Quick Q&A with BBC live political shows boss Rob Burley

What time did your alarm go off?

The kids woke me up – the four-year-old is up about half six. I live in Brighton so I have to travel in. I got a call from a senior spin doctor this morning at about a quarter to seven. Then I talked to the editor of the day about seven o’clock if I can manage that with the kids. Then I’ll talk through the programme with that person: “What are we doing?”, “Are we still where we were last night?”, “Should we change things?”.

Then I’m here, chat with people and have the editorial meeting. Then I will talk with people on the Marr Show on a Thursday. Politics Live goes out at 12:15 and there are lots of meetings. Depending on what’s happening, I get on my way home about six o’clock.

Does always being switched-on not create a level of stress?

I like it. Tragic isn’t it?

Where do you get your news from? What papers?

Twitter mainly. It brings me everything from those websites.

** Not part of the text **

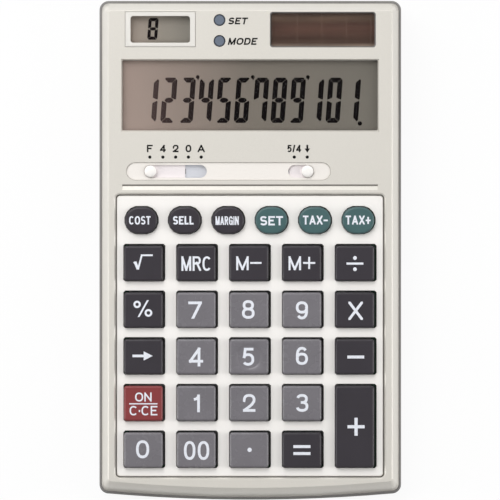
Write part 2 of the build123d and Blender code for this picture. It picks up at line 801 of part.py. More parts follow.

Have you got a favourite newspaper?

I love them all. I’m not going to name my favourite paper. I do try and read a lot of stuff, but Twitter will help me filter some of that, but also I have some newspapers on my phone – the apps – I believe in paying for content and I’ll do that for some papers.

How often do you leave SW1 and London – not just as part of your job?

Well I support Liverpool, so I try and go to Anfield.

How many times a season?

About three or four times this year. I’m seeing Bournemouth in February. I went to see Brighton last year and I went to see Southampton.